Her poorly insulated council house is so cold her seven grandchildren don’t come to visit, and when neighbours come over they are ‘shaking and shivering’ .
But although she is freezing Diane avoids switching anything on because it is too expensive to do so.
‘I come from a generation where we didn’t have central heating and we didn’t have credit, so if it was really cold the answer was put a jumper on. Even now I do that because I don’t want to get into debt.
‘People don’t want loans, it just means you’re getting into debt. How are we supposed to pay that back? It’s not actually helping anybody.’
Diane insisted she was not moaning about her situation as there are ‘millions of people like me struggling with cold homes’.
She said many people in her local community are facing ‘damp, ill health, darkness, hunger and misery’ and that people are ‘spending days in libraries or shopping centres to keep warm’.
But although these are good examples of the impact of the cost of living crisis, she believes it’s time to move on from focusing on the hardship people are facing and to look at the solutions.
She said: ‘Although I am old I am not a whinger, I am a doer.
‘What our petition is actually doing is not just saying isn’t this terrible. It’s saying come on, let’s put some answers forward. The answer is energy for all.’
Diane hopes to deliver the petition to Downing Street and wants big organisations like environmental charities to back it.
Experts believe the cost of living crisis will only get worse as the impact of the war in Ukraine are felt – but Diane has little faith in politicians to do anything about it.
Last week, law breaking Boris Johnson announced a new strategy to increase UK energy independence, including a plan to boost nuclear, wind and hydrogen power.
But critics like Diane said there needs to be a bigger focus on energy efficiency and insulation to help bring bills down.

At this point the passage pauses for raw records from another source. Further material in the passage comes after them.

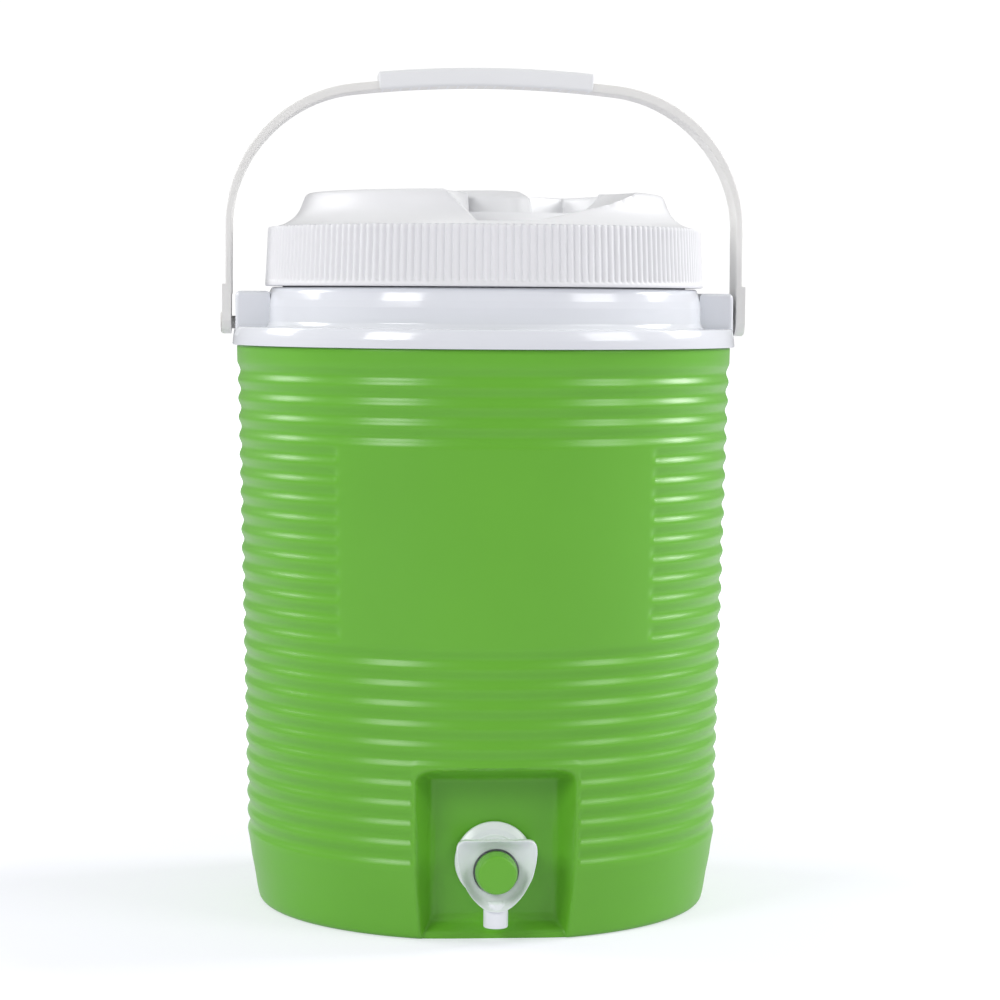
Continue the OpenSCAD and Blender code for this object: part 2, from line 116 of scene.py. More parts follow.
class WaterJugStudio(bpy.types.PropertyGroup):
    """Camera and lights."""
    camera_distance: bpy.props.FloatProperty(
        name="Camera distance", description="Distance of the camera from the jug's axis",
        default=1.45, unit="LENGTH")
    camera_height: bpy.props.FloatProperty(
        name="Camera height", description="Height of the camera above the floor",
        default=0.298, unit="LENGTH")
    camera_bearing: bpy.props.FloatProperty(
        name="Camera bearing", description="Bearing of the camera from the jug's front",
        default=math.radians(-3.7), subtype="ANGLE")
    camera_aside: bpy.props.FloatProperty(
        name="Camera aside", description="How far the camera looks to the right of the axis",
        default=math.radians(0.33), subtype="ANGLE")
    camera_dip: bpy.props.FloatProperty(
        name="Camera dip", description="How far the camera looks down",
        default=math.radians(1.98), subtype="ANGLE")
    camera_roll: bpy.props.FloatProperty(
        name="Camera roll", description="Tilt of the camera about its own line of sight",
        default=math.radians(0.36), subtype="ANGLE")
    camera_shift: bpy.props.FloatProperty(
        name="Camera shift", description="Vertical lens shift, as a share of the frame",
        default=-0.1)
    lens: bpy.props.FloatProperty(
        name="Lens", description="Focal length on a 36 mm wide sensor",
        default=104.7, subtype="NONE")
    key_power: bpy.props.FloatProperty(
        name="Softbox power", description="Strength of each tall softbox",
        default=16.0, unit="POWER")
    sky: bpy.props.FloatProperty(
        name="Surround", description="Strength of the light from all round", default=0.37)
    floor_glow: bpy.props.FloatProperty(
        name="Floor lift", description="Light added to the floor where it is seen", default=0.5)


# ------------------------------------------------------------------ small tools

def ease(a, b, t):
    """0 below a, 1 above b and a soft step between them."""
    t = min(1.0, max(0.0, (t - a) / (b - a)))
    return t * t * (3 - 2 * t)


def soft_min(a, b, k):
    """Smaller of two values, with a blend of width k where they cross."""
    h = max(k - abs(a - b), 0.0) / k
    return min(a, b) - h * h * k * 0.25


def soft_ramp(t, k):
    """0 below zero, t above it, with a rounded foot."""
    return k * math.log1p(math.exp(min(t / k, 40.0)))


def along(points, t):
    """Value at t on straight runs between (t, value) pairs."""
    if t <= points[0][0]:
        return points[0][1]
    for (t0, v0), (t1, v1) in zip(points, points[1:]):
        if t <= t1:
            return v0 + (v1 - v0) * (t - t0) / (t1 - t0)
    return points[-1][1]


def smooth_along(points, t):
    """Value at t on a smooth curve through (t, value) pairs."""
    if t <= points[0][0]:
        return points[0][1]
    if t >= points[-1][0]:
        return points[-1][1]
    for i in range(len(points) - 1):
        (t0, v0), (t1, v1) = points[i], points[i + 1]
        if t <= t1:
            ta, va = points[max(i - 1, 0)]
            tb, vb = points[min(i + 2, len(points) - 1)]
            h = t1 - t0
            m0 = (v1 - va) / (t1 - ta) * h
            m1 = (vb - v0) / (tb - t0) * h
            s = (t - t0) / h
            return ((2 * s ** 3 - 3 * s ** 2 + 1) * v0 + (s ** 3 - 2 * s ** 2 + s) * m0
                    + (3 * s ** 2 - 2 * s ** 3) * v1 + (s ** 3 - s ** 2) * m1)


def rounded(points, steps=4):
    """Profile of (x, y, radius) corners with each corner rounded off by an arc."""
    out = []
    for i, (x, y, r) in enumerate(points):
        p = Vector((x, y))
        if r <= 0 or i in (0, len(points) - 1):
            out.append((x, y))
            continue
        a = Vector(points[i - 1][:2]) - p
        b = Vector(points[i + 1][:2]) - p
        turn = a.angle(b)
        cut = min(r / math.tan(turn / 2), a.length * 0.49, b.length * 0.49)
        a, b = p + a.normalized() * cut, p + b.normalized() * cut
        for j in range(steps + 1):
            t = j / steps
            q = a.lerp(p, t).lerp(p.lerp(b, t), t)
            out.append((q.x, q.y))
    return out


def spread(stops, counts):
    """Values that run through the stops with the given number of steps in each run."""
    out = []
    for (a, b), n in zip(zip(stops, stops[1:]), counts):
        out += [a + (b - a) * i / n for i in range(n)]
    return out + [stops[-1]]


def lathe(profile, steps, closed=False):
    """Spins a profile of (radius, height) pairs in millimetres round Z, starting at the front."""
    bm = bmesh.new()
    row = bm.verts.layers.int.new("row")
    verts = []
    for i, (r, z) in enumerate(profile):
        v = bm.verts.new((0.0, -r, z))
        v[row] = i
        verts.append(v)
    edges = [bm.edges.new(pair) for pair in zip(verts, verts[1:])]
    if closed:
        edges.append(bm.edges.new((verts[-1], verts[0])))
    bmesh.ops.spin(bm, geom=verts + edges, cent=(0, 0, 0), axis=(0, 0, 1), dvec=(0, 0, 0),
                   angle=TAU, steps=steps, use_merge=True, use_normal_flip=False,
                   use_duplicate=False)
    return bm, row


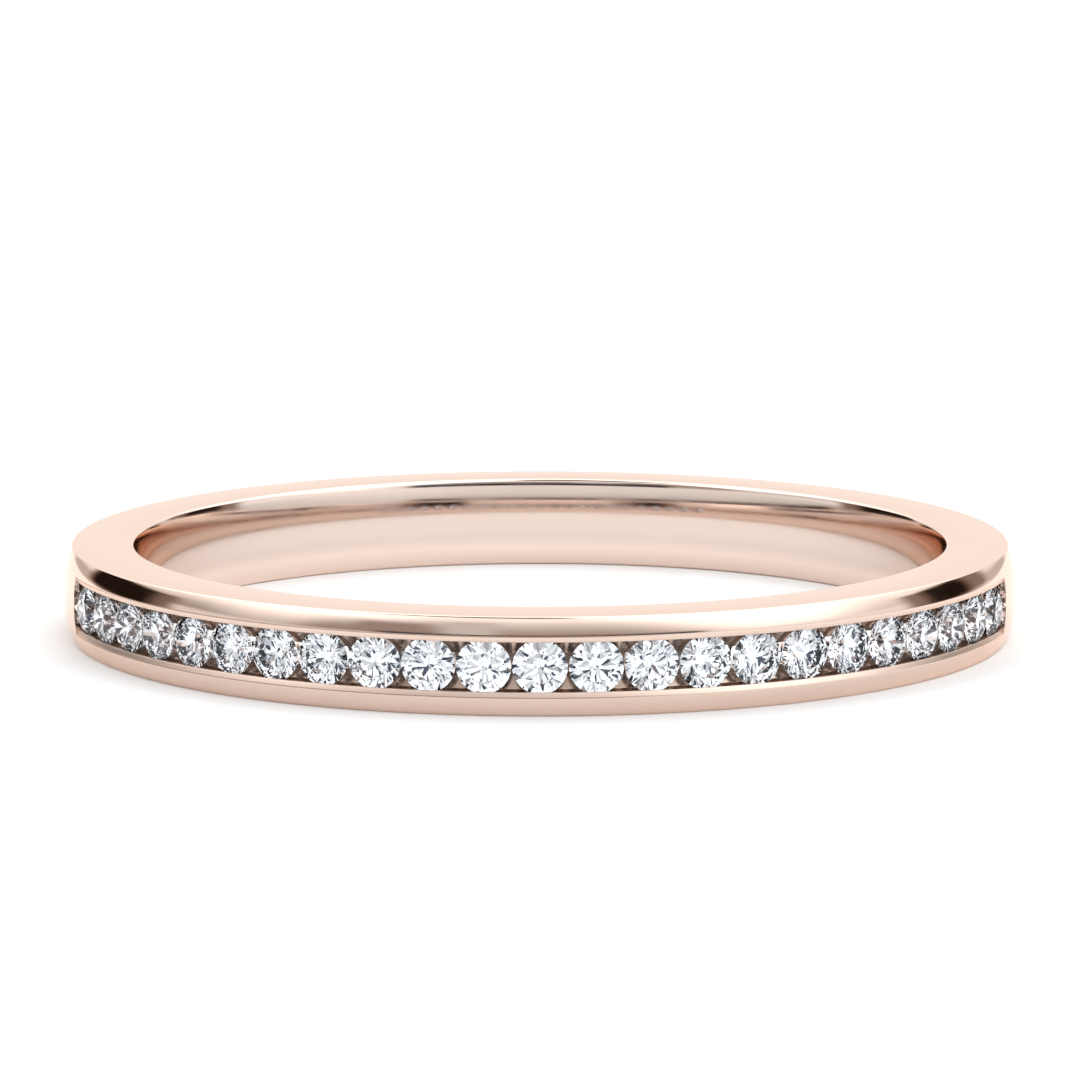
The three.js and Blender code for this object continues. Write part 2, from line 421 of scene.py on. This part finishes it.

‘They keep saying they are helping people, but they have done nothing. They have got to realise this is an emergency, they have not got a clue what its like for people who are struggling.’
Campaigners say that while the energy price cap has dominated headlines, people on prepayment metres actually face the biggest hike to their energy bills, while generally also being on lower incomes.
Meanwhile standing charges – the part of the bill that no one can avoid, regardless of how much power they use – have also soared by as much as 80% to cover the cost of suppliers who went bust last year as the wholesale price of gas soared.
As well as their energy for all petition, Fuel Poverty Action is urging everyone to write to Ofgem about these ‘discriminatory’ fees.
The organisation say campaigning for change is the single biggest thing people can do to help those in fuel poverty, with a spokesperson telling Metro.co.uk: ‘Because things are so bad right now, there is potential for change. One of the most important ways people can help is to get campaigning. Fuel Poverty Action has started a letter writing campaign to Ofgem that everyone can do. ‘
Diane, a self-described ‘ageing hippie’, said she has always been conscious about inequalities around her after growing up in the 60s.
Urging people to sign her petition, Diane added: ‘When the pandemic arrived, everything came to a halt.
‘That was the time to look at our system and the inequalities in society, see what’s wrong and come up with solutions for what can we do to put it right.’